Pulling from Tolkien’s work, “The Lord of the Rings: The Rings of Power” takes place thousands of years before the events portrayed in The Hobbit or Lord of the Rings, in a time of peace and prosperity throughout Middle-earth. And while it features younger versions of characters fans know and love (the elves Galadriel and Elrond and the series’ big bad, Sauron), the eight-episode first season takes place across four fully realized—and wildly different—realms populated by different races.

Visually, Bayona embraced the freedom to bring a cinematic approach to storytelling in a prestige TV series — not despite its fantasy genre trappings, but in celebration of them. “It was all about finding a visual language that will be at the level of the writing of Tolkien,” he said. 

While “The Rings of Power” features elves and dwarves and magical rings, actress Morfydd Clark’s first introduction to the show had a surprising hook: Shakespeare.
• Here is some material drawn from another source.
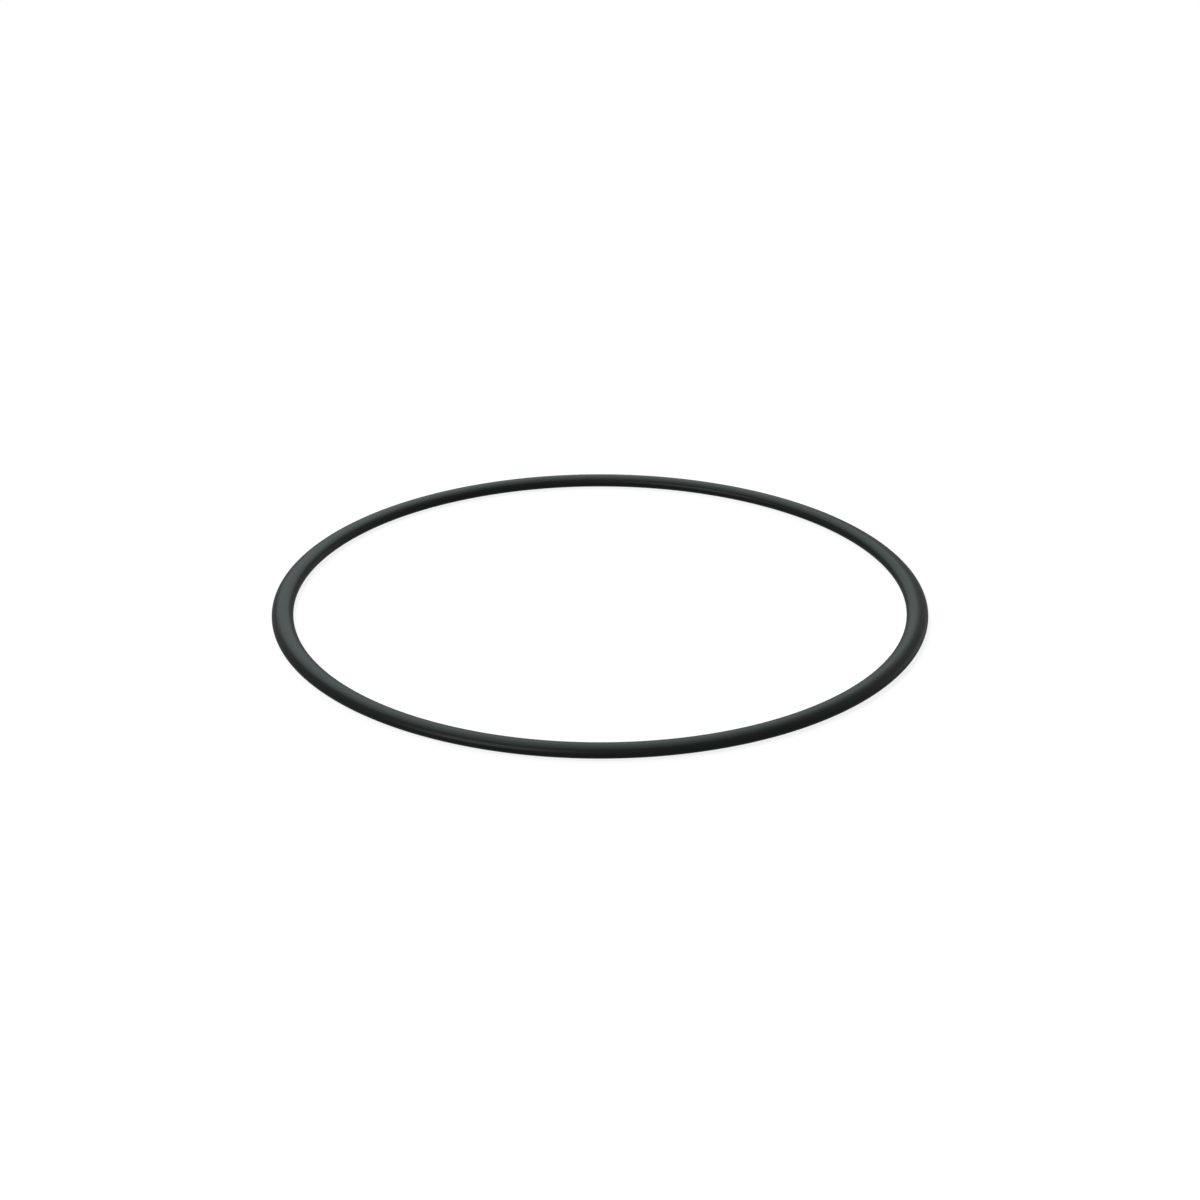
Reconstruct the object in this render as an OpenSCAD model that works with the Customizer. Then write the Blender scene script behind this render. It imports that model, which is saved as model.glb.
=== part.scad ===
// Rubber o-ring, in the form that it takes in its groove: pressed to an oval section between
// the groove's floor and its lid. It is one moulding, turned about Z, and lies at z = 0.

/* [Moulded size] */
// Inside diameter of the ring as it leaves its mould
moulded_inner_d = 115; // [60:0.5:400]
// Diameter of the ring's round section as it leaves its mould
moulded_section_d = 3; // [2.5:0.05:5]

/* [Groove] */
// Depth of the groove, which is the height that the section is pressed to
groove_depth = 2.25; // [1.5:0.05:2.5]

/* [Hidden] */
$fn = 180;
rubber_black = "#1e2120";

// Pressed rubber keeps the radius of its centre line, and the area of its section
centre_r = (moulded_inner_d + moulded_section_d) / 2;
pressed_w = pow(moulded_section_d, 2) / groove_depth;

// The round section flattened to the groove's depth, and spread by as much
module pressed_oval() {
    scale([pressed_w / moulded_section_d, groove_depth / moulded_section_d])
        circle(d = moulded_section_d);
}

// The oval's upper outer quarter, cut at the mould's joint and at the centre line
module quarter_section() {
    intersection() {
        pressed_oval();
        square([pressed_w, groove_depth]);
    }
}

// The whole oval: the outer half and its mirror image, each of two quarters
module section() {
    for (inner = [0, 1], lower = [0, 1])
        mirror([inner, 0])
            mirror([0, lower])
                quarter_section();
}

module o_ring() {
    color(rubber_black)
        translate([0, 0, groove_depth / 2])
            rotate_extrude()
                translate([centre_r, 0])
                    section();
}

o_ring();
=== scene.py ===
import math

import bpy
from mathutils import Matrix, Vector


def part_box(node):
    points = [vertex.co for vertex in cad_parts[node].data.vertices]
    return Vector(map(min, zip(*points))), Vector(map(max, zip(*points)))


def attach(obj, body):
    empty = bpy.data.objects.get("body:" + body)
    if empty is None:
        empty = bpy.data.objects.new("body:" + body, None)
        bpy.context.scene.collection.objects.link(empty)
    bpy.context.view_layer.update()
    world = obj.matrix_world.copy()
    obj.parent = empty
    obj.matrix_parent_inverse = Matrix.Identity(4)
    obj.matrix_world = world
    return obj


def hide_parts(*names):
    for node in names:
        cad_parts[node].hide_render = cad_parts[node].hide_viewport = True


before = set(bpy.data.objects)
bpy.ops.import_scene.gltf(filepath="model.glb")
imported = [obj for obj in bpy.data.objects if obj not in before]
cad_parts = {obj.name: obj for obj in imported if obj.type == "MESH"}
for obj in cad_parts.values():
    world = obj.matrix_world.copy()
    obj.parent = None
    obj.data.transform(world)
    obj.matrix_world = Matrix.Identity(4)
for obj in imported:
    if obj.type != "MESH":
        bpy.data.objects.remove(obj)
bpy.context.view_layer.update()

MM = 0.001

# The ring as it leaves its mould, and the squeeze that its groove gives it
MOULDED_INNER_D = 115 * MM
MOULDED_SECTION_D = 3 * MM
LOW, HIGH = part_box("o_ring")
PRESSED_H = HIGH.z - LOW.z
PRESSED_W = MOULDED_SECTION_D**2 / PRESSED_H
CENTRE_R = (MOULDED_INNER_D + MOULDED_SECTION_D) / 2
MID_HEIGHT = (LOW.z + HIGH.z) / 2

# How finely the rubber is divided: round the ring, and round its section
STEPS_ROUND = 720
STEPS_ACROSS = 72

# The circle, one across, that the section's width and height stretch to the oval
UNIT_CIRCLE_R = 0.5

# The camera looks down on the ring's centre from the front
CAMERA_DISTANCE = 468.9 * MM
CAMERA_ELEVATION = math.radians(25)
CAMERA_NEAR = 10 * MM

# The sensor's width and the lens's focal length, in millimetres as Blender counts them
SENSOR = 36
LENS = 75.2

# The rubber itself: its deeper and its bloomed black, and the little sheen of the compound
RUBBER_DEEP = (0.0040, 0.0046, 0.0045, 1)
RUBBER_BLOOMED = (0.0060, 0.0069, 0.0067, 1)
RUBBER_ROUGHNESS = 0.44
RUBBER_SPECULAR = 0.01

# The skin that the mould leaves on the rubber, which gives it most of its soft gloss
SKIN_GLOSS = 0.147
SKIN_ROUGHNESS = 0.33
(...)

Clark, who plays the elven warrior Galadriel, came to audition for a then-unspecified project that was seeking actors who had experience performing the work of the Bard. (Later, she found out that this was largely for actors who would be portraying elves.) “I think Shakespeare fits really well with fantasy because it is heightened and dealing with the fall of nations and the fall of peoples and huge tragedy and huge heroic acts,” she said.

Fellow “Rings of Power” actor Ismael Cruz Córdova, who plays the elf Arondir, put it succinctly: “This was a character job.” He stressed the importance of storytelling in every aspect of the series, not just in his character’s emotional scenes, but in the action sequences as well. “We put a lot of work into making sure that we were still holding conflict and drama and story and performance in every move,” he said.
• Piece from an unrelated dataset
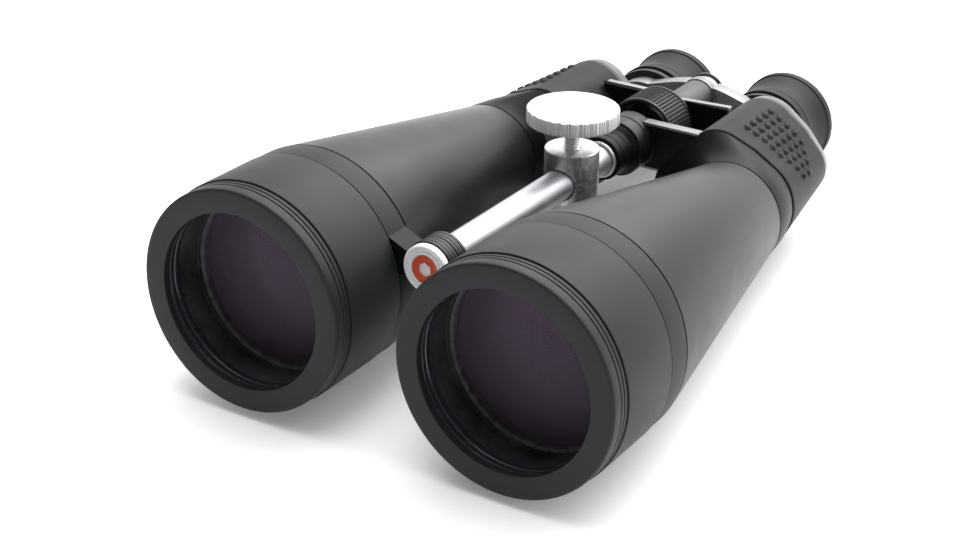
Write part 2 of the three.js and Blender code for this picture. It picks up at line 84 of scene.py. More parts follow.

Córdova, who is from Puerto Rico, was one of many actors in “The Rings of Power” who faced racist backlash from fans due to his casting as an elf. And while he was touched by the warm reception audiences gave him once the show premiered (“It confirmed this effort of representation really has an impact”), he struggled with the “global tsunami” of hate that was thrown at him during production. “I questioned, ‘Will all of this pain and all of this harassment and racism be worth it on top of the work that I put in as an actor?’” he said. “To see the love that I’ve received — we’re winning and we’re not going anywhere.”

The actor said he feels more “at ease” making Season 2, which is in production in the U.K. “I feel energized and supported to continue to deepen that impact.”

As for where the story goes in the second season — now that Sauron has been unmasked, Clark says there’s a ripple effect on all the characters. “It’s really exciting exploring the biggest, most evil villain ever. He’s so bad!”